Problem: Extract each line holding the word "material" from the entries.

* begin *

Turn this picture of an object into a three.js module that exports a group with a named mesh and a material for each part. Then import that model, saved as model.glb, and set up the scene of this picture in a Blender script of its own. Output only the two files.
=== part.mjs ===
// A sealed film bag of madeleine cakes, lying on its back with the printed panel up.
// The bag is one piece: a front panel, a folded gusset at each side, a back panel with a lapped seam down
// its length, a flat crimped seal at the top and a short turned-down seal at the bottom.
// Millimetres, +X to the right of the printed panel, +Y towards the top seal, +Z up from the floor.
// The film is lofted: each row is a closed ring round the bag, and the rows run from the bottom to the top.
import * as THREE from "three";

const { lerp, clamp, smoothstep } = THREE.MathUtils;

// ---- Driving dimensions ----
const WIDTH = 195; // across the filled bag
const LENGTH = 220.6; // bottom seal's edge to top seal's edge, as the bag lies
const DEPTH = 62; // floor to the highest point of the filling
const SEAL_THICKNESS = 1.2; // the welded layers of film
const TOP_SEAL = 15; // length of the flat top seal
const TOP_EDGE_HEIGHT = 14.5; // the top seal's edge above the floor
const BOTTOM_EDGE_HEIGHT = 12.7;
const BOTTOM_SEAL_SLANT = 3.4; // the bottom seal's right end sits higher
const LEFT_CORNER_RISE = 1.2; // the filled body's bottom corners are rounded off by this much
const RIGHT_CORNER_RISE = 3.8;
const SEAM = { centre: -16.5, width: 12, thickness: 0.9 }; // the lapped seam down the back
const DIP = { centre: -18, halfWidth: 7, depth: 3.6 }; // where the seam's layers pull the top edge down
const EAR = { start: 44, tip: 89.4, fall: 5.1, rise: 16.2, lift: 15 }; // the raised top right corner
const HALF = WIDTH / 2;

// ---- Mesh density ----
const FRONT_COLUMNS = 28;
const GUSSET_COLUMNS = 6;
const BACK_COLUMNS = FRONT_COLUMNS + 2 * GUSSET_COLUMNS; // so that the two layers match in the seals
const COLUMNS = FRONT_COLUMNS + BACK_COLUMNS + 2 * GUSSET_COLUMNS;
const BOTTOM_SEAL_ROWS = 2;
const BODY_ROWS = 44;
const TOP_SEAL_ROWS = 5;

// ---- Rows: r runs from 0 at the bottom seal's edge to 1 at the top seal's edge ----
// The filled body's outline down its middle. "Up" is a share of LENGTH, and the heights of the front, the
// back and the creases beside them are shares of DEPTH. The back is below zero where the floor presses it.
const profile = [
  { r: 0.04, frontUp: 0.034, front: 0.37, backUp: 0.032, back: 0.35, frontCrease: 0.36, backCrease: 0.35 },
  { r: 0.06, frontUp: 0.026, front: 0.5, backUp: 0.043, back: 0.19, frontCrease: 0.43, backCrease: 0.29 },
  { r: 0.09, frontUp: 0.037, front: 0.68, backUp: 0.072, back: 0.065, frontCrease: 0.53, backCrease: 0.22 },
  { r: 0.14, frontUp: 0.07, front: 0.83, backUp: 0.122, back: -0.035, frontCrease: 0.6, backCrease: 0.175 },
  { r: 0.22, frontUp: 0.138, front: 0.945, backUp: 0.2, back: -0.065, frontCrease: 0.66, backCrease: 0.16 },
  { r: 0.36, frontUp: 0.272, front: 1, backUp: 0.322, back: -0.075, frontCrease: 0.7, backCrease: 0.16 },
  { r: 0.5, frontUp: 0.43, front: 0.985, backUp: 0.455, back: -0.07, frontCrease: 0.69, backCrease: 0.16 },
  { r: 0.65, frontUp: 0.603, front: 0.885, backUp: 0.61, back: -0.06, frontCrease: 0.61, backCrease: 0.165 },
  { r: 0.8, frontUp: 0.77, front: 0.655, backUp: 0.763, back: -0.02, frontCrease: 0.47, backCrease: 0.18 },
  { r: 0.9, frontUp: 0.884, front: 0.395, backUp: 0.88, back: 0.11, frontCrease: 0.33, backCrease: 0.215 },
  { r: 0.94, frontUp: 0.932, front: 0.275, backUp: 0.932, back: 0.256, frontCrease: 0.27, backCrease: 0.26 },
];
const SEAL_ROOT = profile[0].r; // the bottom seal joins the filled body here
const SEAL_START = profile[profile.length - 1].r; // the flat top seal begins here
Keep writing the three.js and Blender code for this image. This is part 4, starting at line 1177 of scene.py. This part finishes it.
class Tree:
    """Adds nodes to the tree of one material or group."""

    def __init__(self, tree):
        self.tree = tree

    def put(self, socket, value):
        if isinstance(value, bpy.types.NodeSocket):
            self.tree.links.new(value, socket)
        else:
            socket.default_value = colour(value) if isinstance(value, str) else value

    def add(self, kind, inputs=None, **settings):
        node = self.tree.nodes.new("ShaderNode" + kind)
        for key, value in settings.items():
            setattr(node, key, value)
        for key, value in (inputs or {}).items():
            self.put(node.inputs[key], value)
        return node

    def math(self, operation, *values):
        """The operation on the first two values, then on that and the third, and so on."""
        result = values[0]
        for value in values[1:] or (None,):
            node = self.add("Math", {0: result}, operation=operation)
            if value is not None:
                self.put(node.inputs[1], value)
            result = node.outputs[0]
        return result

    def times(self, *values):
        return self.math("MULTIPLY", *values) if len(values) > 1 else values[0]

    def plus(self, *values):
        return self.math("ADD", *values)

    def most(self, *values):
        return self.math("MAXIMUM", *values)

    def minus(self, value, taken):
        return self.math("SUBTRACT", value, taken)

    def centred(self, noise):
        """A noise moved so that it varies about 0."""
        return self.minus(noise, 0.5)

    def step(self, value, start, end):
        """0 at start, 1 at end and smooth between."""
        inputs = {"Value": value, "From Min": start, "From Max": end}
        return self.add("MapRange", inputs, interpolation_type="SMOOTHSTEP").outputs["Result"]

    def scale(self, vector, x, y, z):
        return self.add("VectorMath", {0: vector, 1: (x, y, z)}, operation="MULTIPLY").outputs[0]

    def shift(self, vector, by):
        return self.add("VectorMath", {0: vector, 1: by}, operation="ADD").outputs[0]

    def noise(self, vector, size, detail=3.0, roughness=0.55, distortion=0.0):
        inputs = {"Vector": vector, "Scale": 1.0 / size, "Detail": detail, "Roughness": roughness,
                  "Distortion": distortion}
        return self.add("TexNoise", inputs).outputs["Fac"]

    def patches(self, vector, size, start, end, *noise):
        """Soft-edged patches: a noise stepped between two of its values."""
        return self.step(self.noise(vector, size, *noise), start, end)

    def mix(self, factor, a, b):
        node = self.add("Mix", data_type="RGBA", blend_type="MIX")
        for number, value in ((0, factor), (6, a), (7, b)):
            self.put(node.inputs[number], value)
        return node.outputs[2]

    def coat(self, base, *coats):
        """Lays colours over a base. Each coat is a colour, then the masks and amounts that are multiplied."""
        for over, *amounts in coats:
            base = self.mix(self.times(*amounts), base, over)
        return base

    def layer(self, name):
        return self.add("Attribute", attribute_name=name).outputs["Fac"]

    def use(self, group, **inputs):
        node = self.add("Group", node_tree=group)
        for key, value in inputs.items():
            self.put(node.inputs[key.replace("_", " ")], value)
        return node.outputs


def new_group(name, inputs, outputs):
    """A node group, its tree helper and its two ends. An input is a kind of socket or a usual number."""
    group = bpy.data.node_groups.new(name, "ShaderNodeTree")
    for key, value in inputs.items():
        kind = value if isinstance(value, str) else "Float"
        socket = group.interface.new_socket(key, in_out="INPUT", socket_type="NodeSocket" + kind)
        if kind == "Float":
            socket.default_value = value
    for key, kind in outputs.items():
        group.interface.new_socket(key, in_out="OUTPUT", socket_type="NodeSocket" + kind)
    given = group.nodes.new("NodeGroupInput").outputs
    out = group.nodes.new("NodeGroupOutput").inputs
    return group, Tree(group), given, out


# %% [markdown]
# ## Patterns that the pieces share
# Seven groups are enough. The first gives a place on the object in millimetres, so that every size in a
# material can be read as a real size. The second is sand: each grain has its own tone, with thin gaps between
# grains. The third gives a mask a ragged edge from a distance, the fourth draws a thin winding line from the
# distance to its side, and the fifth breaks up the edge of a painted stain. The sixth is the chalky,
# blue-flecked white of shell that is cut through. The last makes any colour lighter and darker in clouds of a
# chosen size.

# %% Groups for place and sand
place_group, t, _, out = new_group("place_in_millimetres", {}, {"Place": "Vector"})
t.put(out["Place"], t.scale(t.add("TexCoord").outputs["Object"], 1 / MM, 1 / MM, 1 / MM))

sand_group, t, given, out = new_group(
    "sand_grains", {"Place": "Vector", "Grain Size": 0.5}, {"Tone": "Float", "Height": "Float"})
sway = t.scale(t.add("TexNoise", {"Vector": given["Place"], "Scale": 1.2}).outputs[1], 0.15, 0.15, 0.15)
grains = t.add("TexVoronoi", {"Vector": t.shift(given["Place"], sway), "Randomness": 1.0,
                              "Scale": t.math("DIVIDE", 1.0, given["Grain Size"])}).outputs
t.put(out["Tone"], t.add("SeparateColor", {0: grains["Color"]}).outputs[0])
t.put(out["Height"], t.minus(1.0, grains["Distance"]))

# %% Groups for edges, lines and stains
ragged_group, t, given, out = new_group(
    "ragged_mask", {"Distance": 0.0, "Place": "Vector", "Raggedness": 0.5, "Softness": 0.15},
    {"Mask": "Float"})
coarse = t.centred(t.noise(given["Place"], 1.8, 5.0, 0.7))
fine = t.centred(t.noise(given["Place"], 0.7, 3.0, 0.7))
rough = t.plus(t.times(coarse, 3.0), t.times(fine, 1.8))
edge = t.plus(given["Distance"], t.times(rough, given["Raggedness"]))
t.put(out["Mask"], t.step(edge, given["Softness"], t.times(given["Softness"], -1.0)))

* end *

Final result:
Turn this picture of an object into a three.js module that exports a group with a named mesh and a material for each part. Then import that model, saved as model.glb, and set up the scene of this picture in a Blender script of its own. Output only the two files.
    """Adds nodes to the tree of one material or group."""
# material can be read as a real size. The second is sand: each grain has its own tone, with thin gaps between